Некоторые из благородных покровителей и знакомых Лейбница, такие как королева София Шарлотта Ганноверская, разделяли его интерес к философии. Другие, без сомнения, этого не делали, в том числе, по-видимому, герцогиня Орлеанская, которая проявила свое отношение к вопросам разума, отметив, что Лейбниц был одним из немногих интеллектуалов, который не смердел
[507]. В своей «Истории западной философии» Рассел заявил, что, хотя Лейбниц был «одним из выдающихся умов всех времен»
[508], он постыдно решил публиковать лишь поверхностные идеи, которые не расстроят дворянство или богословов, и оставил свои лучшие философские идеи при себе
[509]. Это обвинение несправедливо. Философия Лейбница не делилась на публичную и частную, это была единая метафизическая система, хотя она и претерпевала изменения, местами была поверхностна и постоянно перерабатывалась. Ее составные элементы были тщательно подогнаны друг к другу: «Мои принципы таковы, что вряд ли можно оторвать один от другого. Тот, кто хорошо понимает один, понимает все»
[510]. Эти принципы можно обнаружить в некоторых статьях для научных журналов, в письмах, в набросках, которые он раздавал окружающим, и в двух книгах по философии, вдохновленных беседами с Софией Шарлоттой. Одна из этих книг была критическим комментарием к «Опытам» Локка, написанным в надежде, что Локк на него ответит, но от этой надежды Лейбниц отказался со смертью Локка. Другая, опубликованная, когда Лейбницу было уже за 60, открыто защищает наиболее важные для него идеи и содержит расширенную защиту его знаменитой доктрины о том, что мы живем в лучшем из миров. О ней мы еще упомянем позднее.
Система Лейбница поразительно своеобразна даже для метафизической теории, то есть для описания реальности, предположительно лежащей в основе повседневного опыта и научных открытий. Кант назвал его систему «каким-то волшебным миром»
[511]. Гегель описывал ее как «метафизический роман»
[512]. Для Рассела это была своего рода «сказка»
[513]. Я кратко опишу ту версию этого романа, которую Лейбниц излагал, когда ему было около 50.
Каждый из основных элементов реальности, которые Лейбниц назвал «монадами» – от греческого слова «единица», – это «свой собственный мир, не имеющий никаких связей и зависящий только от Бога»
[514]. Эти «истинные атомы природы»
[515] самодостаточны и не могут влиять друг на друга: они «вовсе не имеют окон, через которые что-либо могло бы войти туда или оттуда выйти»
[516]. Их судьбы разворачиваются независимо, каждая по собственному сценарию. Таким образом, в их случае, как гласит популярное буддистское изречение, все перемены идут изнутри.

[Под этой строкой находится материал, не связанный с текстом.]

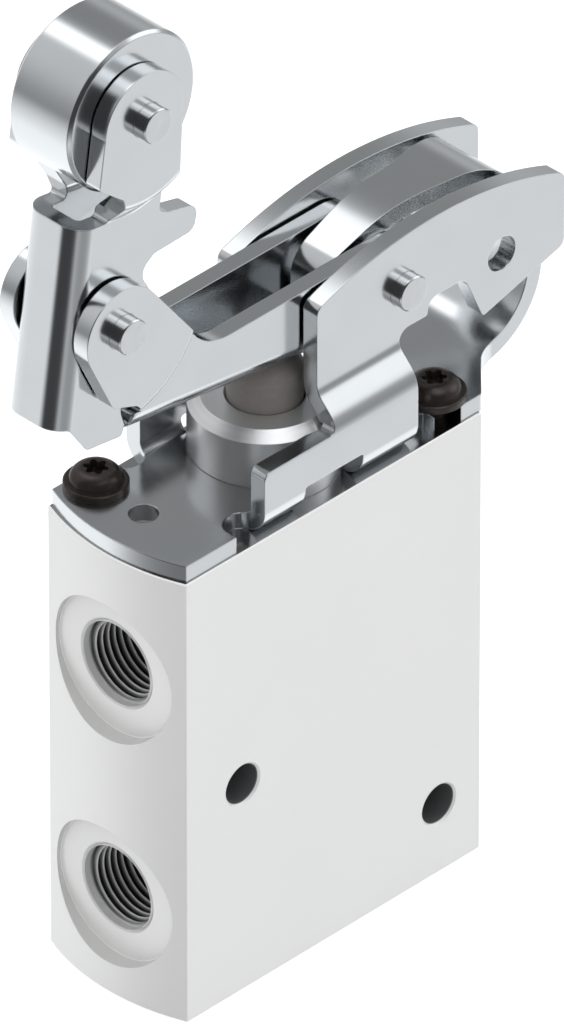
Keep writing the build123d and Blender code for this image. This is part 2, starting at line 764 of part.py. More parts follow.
def web_line_z(x, height):
    """Height of a line that runs along the lever's web, a given distance above its underside."""
    return pivot_z - (lever_web_drop - height) / math.cos(slope) - (x - pivot_x) * math.tan(slope)


def lever_outline():
    """Side view of the lever: round rear lobe, straight channel, front disc and the web's nose."""
    front_x, front_z = direction(lever_front_edge_angle)
    tail_x, tail_z = direction(lever_tail_edge_angle)
    brow_x = carrier_pin_x + (lever_disc_r - (lever_top_z - carrier_pin_z) * front_z) / front_x
    shin_x = carrier_pin_x + (lever_disc_r - (lever_disc_low_z - carrier_pin_z) * tail_z) / tail_x
    lobe_x, lobe_z = direction(lever_lobe_end_angle)
    nose_x = lever_nose_x - lever_nose_r
    shape = outline(
        (pivot_x, lever_top_z, 0), (brow_x, lever_top_z, lever_brow_r),
        (carrier_pin_x + lever_disc_r * front_x, carrier_pin_z + lever_disc_r * front_z, 0),
        (carrier_pin_x + lever_disc_r * tail_x, carrier_pin_z + lever_disc_r * tail_z, 0),
        (shin_x, lever_disc_low_z, lever_disc_low_r), (lever_chin_x, lever_chin_z, lever_chin_r),
        (lever_notch_x, web_line_z(lever_notch_x, lever_bend_r), 0),
        (lever_nose_x, web_line_z(lever_nose_x, lever_bend_r), lever_nose_r),
        (nose_x, web_line_z(nose_x, 0), 0),
        (lever_web_front_x, web_line_z(lever_web_front_x, 0), lever_web_front_r),
        (pivot_x + lever_lobe_r * lobe_x, pivot_z + lever_lobe_r * lobe_z, 0), (pivot_x, pivot_z, 0))
    shape += Pos(pivot_x, pivot_z) * Circle(lever_lobe_r)
    return shape + Pos(carrier_pin_x, carrier_pin_z) * Circle(lever_disc_r)


def lever_channel():
    """Folded channel along the sloping web."""
    half = lever_half_width
    low = -lever_web_drop
    high = body_width
    section = outline(
        (-half, high, 0), (-half, low, lever_bend_r), (half, low, lever_bend_r), (half, high, 0),
        (half - sheet, high, 0), (half - sheet, low + sheet, lever_bend_r - sheet),
        (-half + sheet, low + sheet, lever_bend_r - sheet), (-half + sheet, high, 0))
    channel = Pos(-body_length, 0, 0) * extrude(Plane.YZ * section, body_length + 2 * lever_lobe_r)
    return Pos(pivot_x, 0, pivot_z) * Rot(0, lever_angle, 0) * channel


def jogged_field(field_r, bend_r, field_y, rest_y, reach):
    """Sheets on both sides with a round field about the Y axis that stands out from the rest.
    field_y and rest_y are the inner faces of the field and of the sheet round it."""
    jog = field_y - rest_y
    bend = sheet * math.tan(math.radians(22.5))
    section = outline(
        (0, field_y + sheet, 0), (field_r, field_y + sheet, bend_r), (field_r + jog, rest_y + sheet, bend_r),
        (reach, rest_y + sheet, 0), (reach, rest_y, 0), (field_r + jog - bend, rest_y, bend_r),
        (field_r - bend, field_y, bend_r), (0, field_y, 0))
    return both_sides(revolve(section, Axis.Y))


def main_lever():
    side = along_y(lever_outline(), body_width)
    field_r = lever_jog_r + lever_disc_jog + lever_jog_bend_r
    field = cylinder_y(2 * field_r, body_width, carrier_pin_x, carrier_pin_z)
    front = Pos(carrier_pin_x, 0, carrier_pin_z) * jogged_field(
        lever_jog_r, lever_jog_bend_r, disc_inner_y, lever_inner_y, field_r + sheet)
    web_cut = block(
        lever_web_rear_x, pivot_x + body_width, -lever_inner_y, lever_inner_y, body_height, ear_crest_z)
    lever = ((lever_channel() & side) - field - web_cut) + (front & side & field)
    lever -= cylinder_y(pin_d + 2 * running_fit, body_width, pivot_x, pivot_z)
    return lever - cylinder_y(pin_d, body_width, carrier_pin_x, carrier_pin_z)


def carrier_place():
    """Frame of the leaning carrier: its origin is the carrier pin, its Z runs to the roller."""
    return Pos(carrier_pin_x, 0, carrier_pin_z) * Rot(0, carrier_lean, 0)


def carrier_outline():
    """Side view of the carrier in its own frame."""
    ear = Pos(carrier_ear_shift_x, carrier_pin_to_roller + carrier_ear_shift_z) * Circle(carrier_ear_r)
    side = outline(
        (carrier_back_x, carrier_web_low_z, 0), *carrier_tail, *carrier_front, *carrier_lug,
        *carrier_ear_sides, *carrier_throat, (carrier_back_x, carrier_web_top_z, 0))
    return side + ear


def roller_carrier():
    half = carrier_half_width
    inner_r = carrier_bend_r - sheet
    back = carrier_back_x
    channel = outline(
        (carrier_reach, -half, 0), (back, -half, carrier_bend_r), (back, half, carrier_bend_r),
        (carrier_reach, half, 0), (carrier_reach, half - sheet, 0), (back + sheet, half - sheet, inner_r),
        (back + sheet, -half + sheet, inner_r), (carrier_reach, -half + sheet, 0))
    low = carrier_web_low_z - body_width
    lower = Pos(0, 0, low) * extrude(channel, carrier_web_top_z - low)
    fields = Pos(0, 0, carrier_pin_to_roller) * jogged_field(
        carrier_field_r, carrier_field_bend_r, carrier_ear_inner_y, carrier_inner_y, carrier_pin_to_roller)
    upper = fields & block(-through, through, -body_width, body_width, carrier_web_top_z, through)
    carrier = (lower + upper) & along_y(carrier_outline(), body_width)
    carrier -= cylinder_y(pin_d + 2 * running_fit, body_width, 0, 0)
    carrier -= cylinder_y(pin_d, body_width, 0, carrier_pin_to_roller)
    return carrier_place() * carrier


def carrier_spring():
    """Torsion spring round the carrier pin, one leg up the web, the other down into the lever."""
    wire = carrier_spring_wire
    radius = carrier_spring_mean_d / 2
    half = carrier_spring_width / 2
    pitch = carrier_spring_width / carrier_spring_turns
    path = Helix(pitch, carrier_spring_width, radius, center=(0, 0, -half))
    coil = Rot(90, 0, 0) * sweep(wire_section(wire, path), path, is_frenet=True)
    low_leg = cylinder_z(wire, -carrier_spring_leg, 0, radius, half)
    high_leg = cylinder_z(wire, 0, carrier_spring_leg, -radius, -half)
    return carrier_place() * (coil + low_leg + high_leg)


def roller():
    ring = Rot(90, 0, 0) * Cylinder(roller_d / 2, roller_width)
    ring = chamfer(ring.edges(), roller_chamfer)
    ring -= Rot(90, 0, 0) * Cylinder(bush_d / 2, roller_width + 2)
    return carrier_place() * Pos(0, 0, carrier_pin_to_roller) * ring


def roller_bush():
    bush = Cylinder(bush_d / 2, roller_width) - Cylinder(pin_d / 2 + running_fit, roller_width + 2)
    return carrier_place() * Pos(0, 0, carrier_pin_to_roller) * Rot(90, 0, 0) * bush


def roller_pin():
    return carrier_place() * Pos(0, 0, carrier_pin_to_roller) * pin(roller_pin_end_y)


nodes = {
    "valve_body": valve_body,
    "bottom_plug": bottom_plug,
    "bottom_plug_seal": bottom_plug_seal,
    "poppet": poppet,
    "poppet_seal": poppet_seal,
    "poppet_spring": poppet_spring,
    "valve_seat": valve_seat,
    "valve_seat_seal": valve_seat_seal,
    "spacer_sleeve": spacer_sleeve,
    "stem_gland": stem_gland,
    "stem_seal": stem_seal,
    "exhaust_stem": exhaust_stem,
    "plunger_guide": plunger_guide,
    "guide_seal": guide_seal,
    "plunger": plunger,
    "plunger_spring": plunger_spring,
    "mounting_bracket": mounting_bracket,
    "bracket_screws": bracket_screws,
    "lever_pivot_pin": lambda: Pos(pivot_x, 0, pivot_z) * pin(pivot_pin_end_y),
    "main_lever": main_lever,
    "carrier_pin": lambda: Pos(carrier_pin_x, 0, carrier_pin_z) * pin(carrier_pin_end_y),
    "roller_carrier": roller_carrier,
    "carrier_spring": carrier_spring,
    "roller": roller,
    "roller_bush": roller_bush,
    "roller_pin": roller_pin,
}

os.makedirs("parts", exist_ok=True)
for name, make in nodes.items():
    export_step(make(), f"parts/{name}.step")
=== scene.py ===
import math
import bpy
import numpy as np
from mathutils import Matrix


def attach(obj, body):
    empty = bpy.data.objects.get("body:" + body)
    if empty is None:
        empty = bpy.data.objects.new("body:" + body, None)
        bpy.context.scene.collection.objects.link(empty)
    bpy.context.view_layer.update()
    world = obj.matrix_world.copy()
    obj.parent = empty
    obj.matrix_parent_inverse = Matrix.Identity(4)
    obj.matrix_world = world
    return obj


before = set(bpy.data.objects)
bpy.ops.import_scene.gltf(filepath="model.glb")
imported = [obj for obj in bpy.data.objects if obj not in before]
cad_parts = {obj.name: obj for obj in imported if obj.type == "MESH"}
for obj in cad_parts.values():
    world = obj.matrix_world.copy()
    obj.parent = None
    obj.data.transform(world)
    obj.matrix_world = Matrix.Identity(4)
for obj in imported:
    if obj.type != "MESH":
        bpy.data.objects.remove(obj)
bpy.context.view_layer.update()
scene = bpy.context.scene


# Valve body.
# The real block is sawn from extruded aluminium, milled, then bead blasted and clear anodised, so it
# looks pale grey and matt with a very fine grain. The top, where the bracket sits, is left as milled.
def linear(hex_colour):
    """sRGB hex to linear RGBA: each channel goes through the sRGB curve backwards."""
    channels = np.array([int(hex_colour[i:i + 2], 16) for i in (1, 3, 5)]) / 255
    curved = np.where(channels <= 0.04045, channels / 12.92, ((channels + 0.055) / 1.055) ** 2.4)
    return (*curved.tolist(), 1.0)


def add(tree, kind, inputs=None, **properties):
    """Adds one node: properties are set on it, and each input gets its value or its link."""
    node = tree.nodes.new("ShaderNode" + kind)
    for name, value in properties.items():
        setattr(node, name, value)
    for name, value in (inputs or {}).items():
        if isinstance(value, bpy.types.NodeSocket):
            tree.links.new(value, node.inputs[name])
        else:
            node.inputs[name].default_value = value
    return node


def start_material(name, **values):
    """New material with its main shader's own sockets set; returns material, tree and shader."""
    material = bpy.data.materials.new(name)
    material.use_nodes = True
    shader = material.node_tree.nodes["Principled BSDF"]
    for socket, value in values.items():
        shader.inputs[socket.replace("_", " ").title().replace("Ior", "IOR")].default_value = value
    return material, material.node_tree, shader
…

Когда Лейбниц называл свои монады «атомами», он не имел в виду, что они являются мельчайшими единицами материи. В действительности сами по себе они вообще нематериальны, хотя каждая созданная монада так или иначе объединена с частичкой материи. Он использовал термин «атом» в греческой его разновидности, означающей «нераздельный» или «неделимый». А поскольку, по его мнению, материя делима бесконечно, поэтому нет такой вещи, как мельчайшая часть. Таким образом, любые настоящие «атомные» единицы должны быть нематериальными. По словам Лейбница, такие последние кирпичики все же должны существовать. Кажется, он чувствовал, что без некой неделимой и, следовательно, не имеющей частей основы не было бы и Вселенной.